| Records to use |
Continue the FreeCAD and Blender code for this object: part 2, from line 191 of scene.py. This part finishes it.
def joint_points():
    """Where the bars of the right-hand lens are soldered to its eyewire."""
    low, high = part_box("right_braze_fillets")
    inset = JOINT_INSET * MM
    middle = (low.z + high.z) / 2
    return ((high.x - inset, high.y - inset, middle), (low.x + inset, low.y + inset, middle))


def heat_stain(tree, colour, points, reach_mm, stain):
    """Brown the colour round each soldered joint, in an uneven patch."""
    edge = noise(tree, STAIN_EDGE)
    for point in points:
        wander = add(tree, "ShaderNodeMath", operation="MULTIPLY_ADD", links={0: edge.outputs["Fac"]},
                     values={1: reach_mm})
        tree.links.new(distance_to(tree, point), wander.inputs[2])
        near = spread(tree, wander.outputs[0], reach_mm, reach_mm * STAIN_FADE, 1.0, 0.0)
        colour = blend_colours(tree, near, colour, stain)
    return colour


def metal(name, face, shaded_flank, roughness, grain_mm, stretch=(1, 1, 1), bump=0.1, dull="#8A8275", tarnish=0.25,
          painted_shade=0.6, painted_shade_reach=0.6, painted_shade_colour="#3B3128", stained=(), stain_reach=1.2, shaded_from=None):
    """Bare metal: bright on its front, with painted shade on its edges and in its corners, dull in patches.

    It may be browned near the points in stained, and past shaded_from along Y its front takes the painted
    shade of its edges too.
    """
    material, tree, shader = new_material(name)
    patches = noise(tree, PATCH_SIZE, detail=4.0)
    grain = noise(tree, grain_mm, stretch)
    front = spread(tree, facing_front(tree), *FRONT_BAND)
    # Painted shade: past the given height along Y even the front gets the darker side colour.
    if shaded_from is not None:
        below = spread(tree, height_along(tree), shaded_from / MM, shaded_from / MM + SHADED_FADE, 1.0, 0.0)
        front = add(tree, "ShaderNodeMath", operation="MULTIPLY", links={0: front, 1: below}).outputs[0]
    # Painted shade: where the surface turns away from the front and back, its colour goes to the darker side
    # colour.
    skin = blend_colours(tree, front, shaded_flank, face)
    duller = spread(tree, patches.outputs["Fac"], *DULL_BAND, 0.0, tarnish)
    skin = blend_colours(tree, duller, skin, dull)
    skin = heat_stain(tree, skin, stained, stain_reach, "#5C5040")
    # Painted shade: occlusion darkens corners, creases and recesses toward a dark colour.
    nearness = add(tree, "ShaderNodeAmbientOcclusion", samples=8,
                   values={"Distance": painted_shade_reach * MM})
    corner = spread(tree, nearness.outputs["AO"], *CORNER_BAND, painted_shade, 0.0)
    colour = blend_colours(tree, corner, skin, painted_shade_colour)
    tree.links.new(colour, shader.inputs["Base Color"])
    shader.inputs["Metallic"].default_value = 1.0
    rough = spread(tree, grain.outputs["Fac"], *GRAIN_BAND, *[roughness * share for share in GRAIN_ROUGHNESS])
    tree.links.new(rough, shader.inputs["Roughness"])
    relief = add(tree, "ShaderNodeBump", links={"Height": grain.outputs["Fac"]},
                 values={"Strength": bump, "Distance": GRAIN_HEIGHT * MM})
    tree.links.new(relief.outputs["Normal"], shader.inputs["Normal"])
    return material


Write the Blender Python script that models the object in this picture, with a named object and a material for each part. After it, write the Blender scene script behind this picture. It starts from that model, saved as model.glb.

| Problem to work on |
Repeat all the records. Match each line exactly.

| Task answer |
Continue the FreeCAD and Blender code for this object: part 2, from line 191 of scene.py. This part finishes it.
def joint_points():
    """Where the bars of the right-hand lens are soldered to its eyewire."""
    low, high = part_box("right_braze_fillets")
    inset = JOINT_INSET * MM
    middle = (low.z + high.z) / 2
    return ((high.x - inset, high.y - inset, middle), (low.x + inset, low.y + inset, middle))


def heat_stain(tree, colour, points, reach_mm, stain):
    """Brown the colour round each soldered joint, in an uneven patch."""
    edge = noise(tree, STAIN_EDGE)
    for point in points:
        wander = add(tree, "ShaderNodeMath", operation="MULTIPLY_ADD", links={0: edge.outputs["Fac"]},
                     values={1: reach_mm})
        tree.links.new(distance_to(tree, point), wander.inputs[2])
        near = spread(tree, wander.outputs[0], reach_mm, reach_mm * STAIN_FADE, 1.0, 0.0)
        colour = blend_colours(tree, near, colour, stain)
    return colour


def metal(name, face, shaded_flank, roughness, grain_mm, stretch=(1, 1, 1), bump=0.1, dull="#8A8275", tarnish=0.25,
          painted_shade=0.6, painted_shade_reach=0.6, painted_shade_colour="#3B3128", stained=(), stain_reach=1.2, shaded_from=None):
    """Bare metal: bright on its front, with painted shade on its edges and in its corners, dull in patches.

    It may be browned near the points in stained, and past shaded_from along Y its front takes the painted
    shade of its edges too.
    """
    material, tree, shader = new_material(name)
    patches = noise(tree, PATCH_SIZE, detail=4.0)
    grain = noise(tree, grain_mm, stretch)
    front = spread(tree, facing_front(tree), *FRONT_BAND)
    # Painted shade: past the given height along Y even the front gets the darker side colour.
    if shaded_from is not None:
        below = spread(tree, height_along(tree), shaded_from / MM, shaded_from / MM + SHADED_FADE, 1.0, 0.0)
        front = add(tree, "ShaderNodeMath", operation="MULTIPLY", links={0: front, 1: below}).outputs[0]
    # Painted shade: where the surface turns away from the front and back, its colour goes to the darker side
    # colour.
    skin = blend_colours(tree, front, shaded_flank, face)
    duller = spread(tree, patches.outputs["Fac"], *DULL_BAND, 0.0, tarnish)
    skin = blend_colours(tree, duller, skin, dull)
    skin = heat_stain(tree, skin, stained, stain_reach, "#5C5040")
    # Painted shade: occlusion darkens corners, creases and recesses toward a dark colour.
    nearness = add(tree, "ShaderNodeAmbientOcclusion", samples=8,
                   values={"Distance": painted_shade_reach * MM})
    corner = spread(tree, nearness.outputs["AO"], *CORNER_BAND, painted_shade, 0.0)
    colour = blend_colours(tree, corner, skin, painted_shade_colour)
    tree.links.new(colour, shader.inputs["Base Color"])
    shader.inputs["Metallic"].default_value = 1.0
    rough = spread(tree, grain.outputs["Fac"], *GRAIN_BAND, *[roughness * share for share in GRAIN_ROUGHNESS])
    tree.links.new(rough, shader.inputs["Roughness"])
    relief = add(tree, "ShaderNodeBump", links={"Height": grain.outputs["Fac"]},
                 values={"Strength": bump, "Distance": GRAIN_HEIGHT * MM})
    tree.links.new(relief.outputs["Normal"], shader.inputs["Normal"])
    return material


Write the Blender Python script that models the object in this picture, with a named object and a material for each part. After it, write the Blender scene script behind this picture. It starts from that model, saved as model.glb.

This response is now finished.